Il secondo esercizio, fondato sulla distinzione tra osservazione e giudizio, consiste in un dibattito limitato a coppie di persone. Seguendo i tre principi fondamentali della CNV, ciascuna persona a turno dovrà svolgere le seguenti azioni:
- Esprimere un’osservazione oggettiva sulla persona che siede di fronte, evitando di dare dei giudizi personali, similmente all’esercizio 1.
- Dichiarare il proprio stato di animo. Riflettere su quest’ultimo identificando il bisogno che provoca la nostra sensazione e chiedere all’interlocutore cosa avverte e quali fattori hanno determinato la sua emozione.
- Chiedere chiaramente ciò che si desidera nel momento in cui si è compreso il proprio stato di animo in modo tale da mettere l’altro nelle condizioni di poter soddisfare eventualmente il proprio bisogno. Successivamente, invertire i ruoli.
Tali scambi dialogici consentono alle due persone di creare un feeling empatico che permetta loro di risolvere i dissidi interiori in un clima positivo e cooperativo, dove nessuno giudica l’altro. L’interazione verbale a coppie gioca un ruolo fondamentale nel processo di acquisizione dell’empatia dal momento che rappresenta l’elemento base per apprendere le competenze nell’approccio empatico-dialogico interpersonale su larga scala.

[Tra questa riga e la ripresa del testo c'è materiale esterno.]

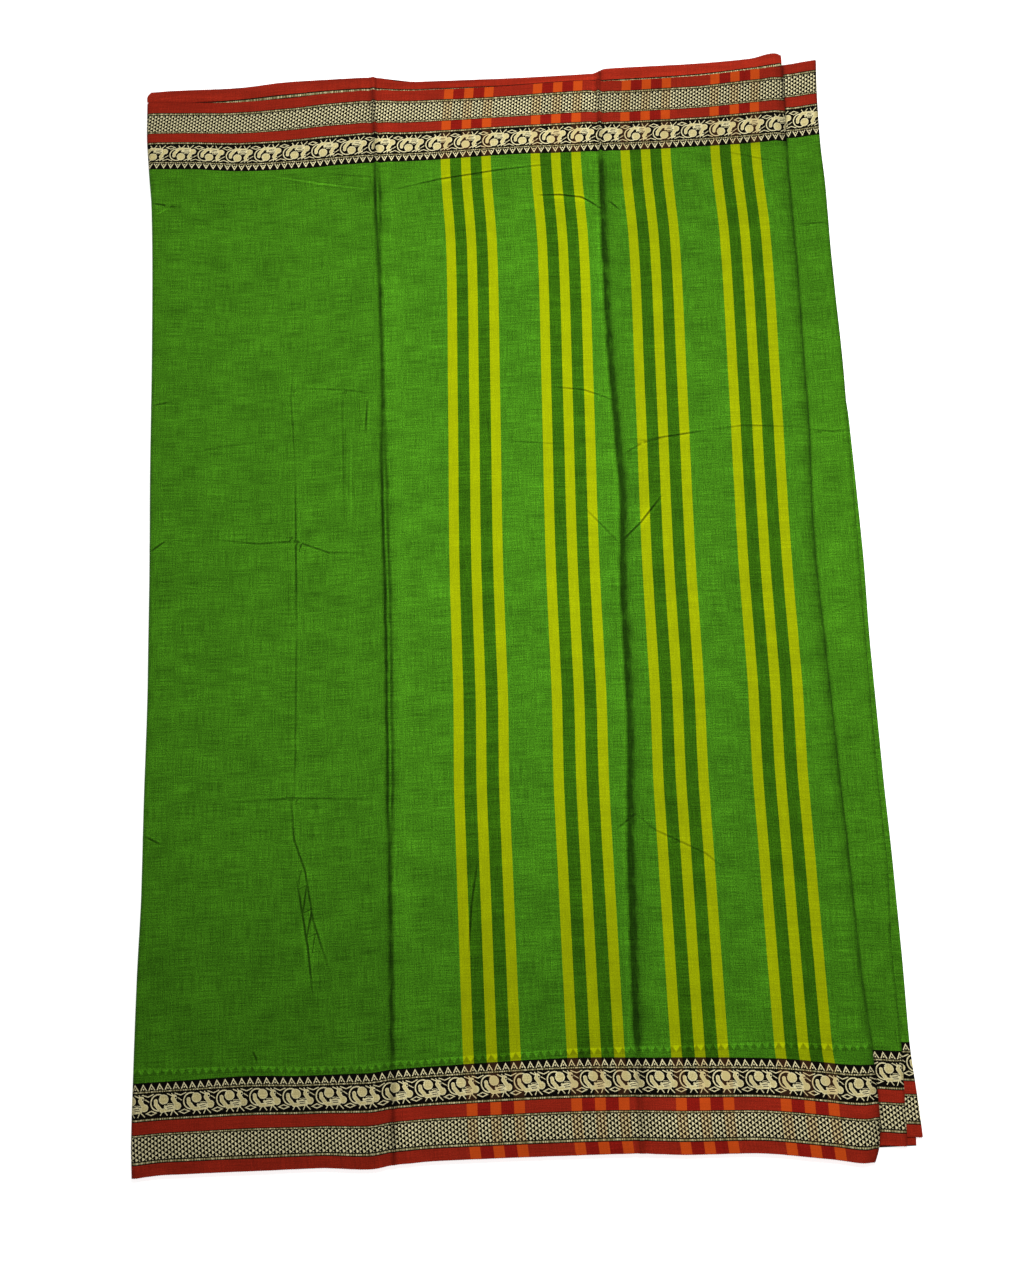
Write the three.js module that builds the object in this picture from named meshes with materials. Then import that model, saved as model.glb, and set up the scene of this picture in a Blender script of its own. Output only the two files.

L’ultimo step è applicare tale metodo, basato sulle competenze maturate nelle precedenti due esperienze, al fine di risolvere una problematica che non ha a che fare con i nostri sentimenti personali, ma con una tematica generale su cui, in base ai vissuti personali, si possono avere delle divergenze d’opinione. Il compito di ciascun soggetto è quello di interagire con tutti gli altri partecipanti all’esperienza, desumere i loro stati d’animo e i loro bisogni in merito alla questione, cercando di trovare un compromesso risolutivo che possa soddisfare il numero massimo di esigenze.